Really i want to spray the thing down with truck bed liner but i think that will really insulate it.

TheGimp 3rd August 2011 01:25 PM

I wouldn't worry about it too much. I've worked with a similar Magnavox amp with a similar potted transformer. I believe it is typical for Magnavox.

Mask off the leads and hang it up in the air and wipe it off with paint thinner. Let it dry good and spray it with a good black enamel paint in two or three thin coats.

With the potting and construction they used, a couple thin coats of paint won't do anything to heat loss.

nightanole 10th August 2011 09:46 PM

Any tips on painting the aluminum chassis? Ive taking a brillo pad to it, tryed hammered metal paint, that didnt stick, tryed stock flat black primer, that didnt stick. I got a feeling im going to have to just brillo pad in one direction and call it brushed aluminum since nothing sticks to it unless i spend $50-100 to paint 1 square foot.

nic6paul 10th August 2011 09:54 PM

Have you tried a self etching primer

Tuninfork 10th August 2011 10:10 PM

Painting aluminum plus Magnavox use
I have had luck with first using some 220 grit papar on the aluminum and then using rustoleum hammered. The note by someone else concerning self etching primor works well too but it doesn't seem to like the hammered paint.

I have been playing with a Magnavox mono amp with 4 6V6's, 2-5Y3's and 1 12AX7. I replaced the 12AX7 with a preamp driver phase inverter system based on the Pilot 410 amp. 6C4 as a triode preamp, then 1\2 the 12AU7 as a voltage amplifier and the other half as a phase inverter. It alsways has worked perfectly with these types of amps and is very easy to work with. This time I have an issue with the scope trace. Just after the peak I get "fuzz" (sorry best description) I can post a picture of this trace if someone can tell me how to do it.

I traced my way through the circuit and have a perfect sine wave at the plate of the phase inverter and the fuzz at the cathode. Amp doesn't sound bad, it just doesn't sound as goood as I expect it to. Voltages all close to what they should be. Power supply completely rebuilt

nightanole 11th August 2011 12:03 AM

found this at home depot:

the etching primer im having trouble finding in less then 1 gallon sizes.

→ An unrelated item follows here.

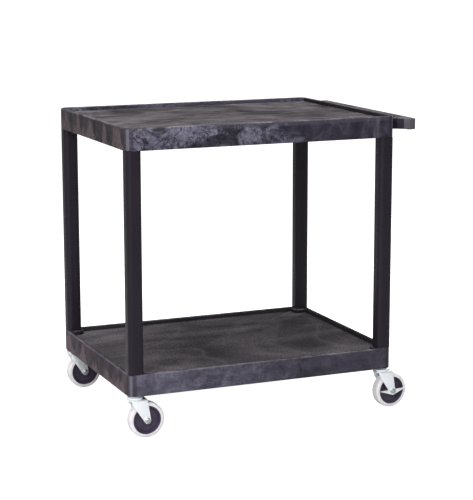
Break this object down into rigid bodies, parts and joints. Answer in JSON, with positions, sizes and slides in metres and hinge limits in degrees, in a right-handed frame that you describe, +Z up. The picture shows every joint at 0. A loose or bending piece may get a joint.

Ive also heard good things about plain appliance epoxy:

i can write my name in with my fingernail with strait hammered 1 week after cure, after taking a brillo pad to rough it up.

UPDATE: There is hope for a cheap solution if i can find it at autozone or advanced

nic6paul 11th August 2011 12:46 AM

I bought it in a rattle can at menards.

Tuninfork 11th August 2011 11:03 AM

Rattle can
I use automotive engine enamel for transformers. It is shiny, black and tough. Lays down nice. I use a lot of the hammered paints and have never had them be soft like yo are saying it is. Strange


TheGimp 11th August 2011 01:02 PM

Rattlecan self etching primer is available at most automotive supply stores. Automotive paint supply stores also carry it.

Just watch for enamel/laquer incompatibility. Use the same family primer as you use top coat.

Tubelab_com 11th August 2011 01:56 PM

1 Attachment(s)
I have had no problem painting aluminum chassis. The finish seems solid with the only chips coming from removing the transformers after they were bolted down for several months. Some of the paint was stuck to the transformer legs. It won't be visible once I put it back together.

Aluminum oxidizes very quickly. The oxide coating will easilly scratch off taking the paine with it. Clean and rough up the finish as you described. I use a Scotch Brite pad. Wipe down the surface with a paper towel soaked in lacquer thinner and paint it as soon as the surface dries (a few seconds). I use Rustoleum rattle can paint (usually flat black) for the first coat. The coat should be thin enough to barely cover the metal. I put down several more coats as each one dries, which is maybe 10 minutes in the hot Florida sun.

I let that dry for a few days in a hot environment. I use a closed car that I won't be driving for a few days. Then wipe again with lacquer thinner and apply the final color coat.

This one was done in "Stone" paint from Home Depot. The OPT end bells were ugly grey rusted power transformer covers rescued from scrapped HP audio oscillators that were left outside in the Florida rain. I used the same method except the final coat was Rustoleum glossy black.